É o caso das determinações relativas aos debates entre candidatos no rádio e na TV. A lei dá direito de participação a todo candidato cujo partido tenha eleito deputados federais no último pleito. Além de José Serra (PSDB), Dilma Rousseff (PT) e Marina Silva (PV), bem colocados nas pesquisas, outros quatro candidatos, com índices de popularidade próximos de zero, preparam-se para a porfia.
Embora a última alteração da lei permita acordos no sentido de flexibilizar a regra, o escrete é capaz de prejudicar ainda mais o nível técnico do encontro. Com exceção de Plínio de Arruda Sampaio, do PSOL, que não peca pela falta de ideologia, quase nada há a esperar, em termos de visão estratégica, de candidatos como Mario de Oliveira (PT do B) e Oscar Silva (PHS), sem contar com a presença veterana de Ciro Moura (PTC).

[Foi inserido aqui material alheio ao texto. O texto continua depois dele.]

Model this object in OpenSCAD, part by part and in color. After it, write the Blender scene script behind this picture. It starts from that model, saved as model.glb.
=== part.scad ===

Os fanáticos desse tipo de disputa lamentarão, sem dúvida, a ausência de eternos favoritos. Levy Fidelix (PRTB), Rui Costa Pimenta (PCO) ou José Maria Eymael (PSDC), apesar de candidatos, não estão, desta vez, entre os titulares nos debates. Há razão suficiente, contudo, para prever que serão travados como sempre.
Não é apenas a legislação, com efeito, a responsável pela má qualidade do espetáculo. Estabelecidas com antecedência pelos assessores dos principais candidatos, as regras dos debates, com sua irritante cronometria de réplicas e tréplicas, parecem feitas de encomenda para adequar o tempo das respostas à estreiteza de imaginação de quem as enuncia.
Criou-se, ademais, a cultura dos números -como se recitar estatísticas suspeitas, em velocidade estonteante, atestasse a competência administrativa e a visão política dos contendores.
Os momentos mais emocionantes se reservam para as denúncias de corrupção, repartidas sem dificuldade pelos envolvidos. Surgem nos derradeiros "blocos" do debate -quando boa parte dos telespectadores já foi dormir ou fazer coisa melhor.
Entre chutes e caneladas, ninguém ganha -e o eleitor, com certeza, é o maior derrotado.
Tudo se origina, sem dúvida, de uma concepção cartorial e burocrática da vida política. Cartorial, porque os debates na televisão são vistos como uma espécie de concessão do poder público, um prolongamento do horário gratuito estabelecido pela lei, e não como um acontecimento jornalístico.
Burocrática, porque a codificação rígida convém aos próprios candidatos, presos a uma tática defensiva e sem imaginação. Num país de grande vitalidade democrática, e com tantos problemas a resolver, é lamentável que nos debates eleitorais esteja-se longe de jogar o melhor futebol do mundo.